Dunn is claiming he fired in self-defense. No gun, however, was found in the teens’ vehicle. But witnesses say that the teens left the gas station and drove to an adjacent parking lot. Two of the young men jumped out then got back in the SUV. The defense is expected to argue that the young men hid a gun, perhaps in one of a number of dumpsters nearby. They returned to the gas station in fewer than two minutes, and police soon responded to the scene.
Rather than call the police, Dunn and his girlfriend left the gas station and drove to St. Augustine, 40 miles south of Jacksonville, where they checked into a bed and breakfast, and ordered pizza. The police tracked down Dunn through his license plate that a witness at the scene had recorded. Dunn was arrested the following day. He faces one count of first degree murder and three counts of attempted murder.
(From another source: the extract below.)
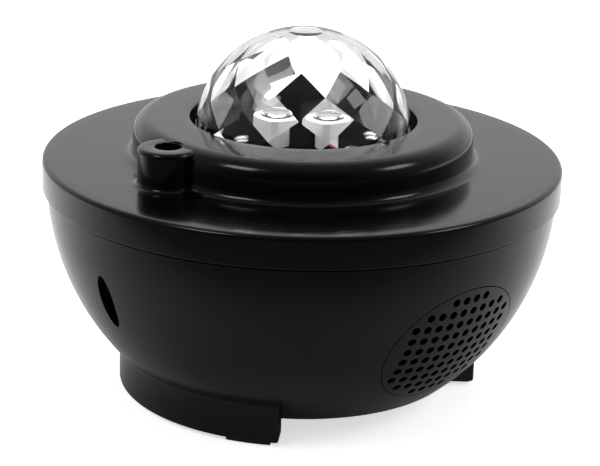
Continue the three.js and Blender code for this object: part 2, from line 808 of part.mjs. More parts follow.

Dunn did not invoke the Stand Your Ground law and seek an immunity hearing before trial. Rather, he is relying on the law of justification for the use of deadly force. The standard jury instruction on justification includes “stand your ground” in its verbiage:
If [[Michael Dunn]] was not engaged in an unlawful activity and was attacked in any place where he had a right to be, he had no duty to retreat and had the right to stand his ground and meet force with force, including deadly force if he reasonably believed that it was necessary to do so to prevent death or great bodily harm to himself or another or to prevent the commission of a forcible felony.
The whole case will turn on “reasonableness.” Was Dunn’s reaction to his perceived threat of deadly force reasonable? To win, Dunn must raise a reasonable doubt about whether he was justified in using deadly force. If the jury finds beyond a reasonable doubt that he was not justified, then expect the twelve fact-finders to return a guilty verdict.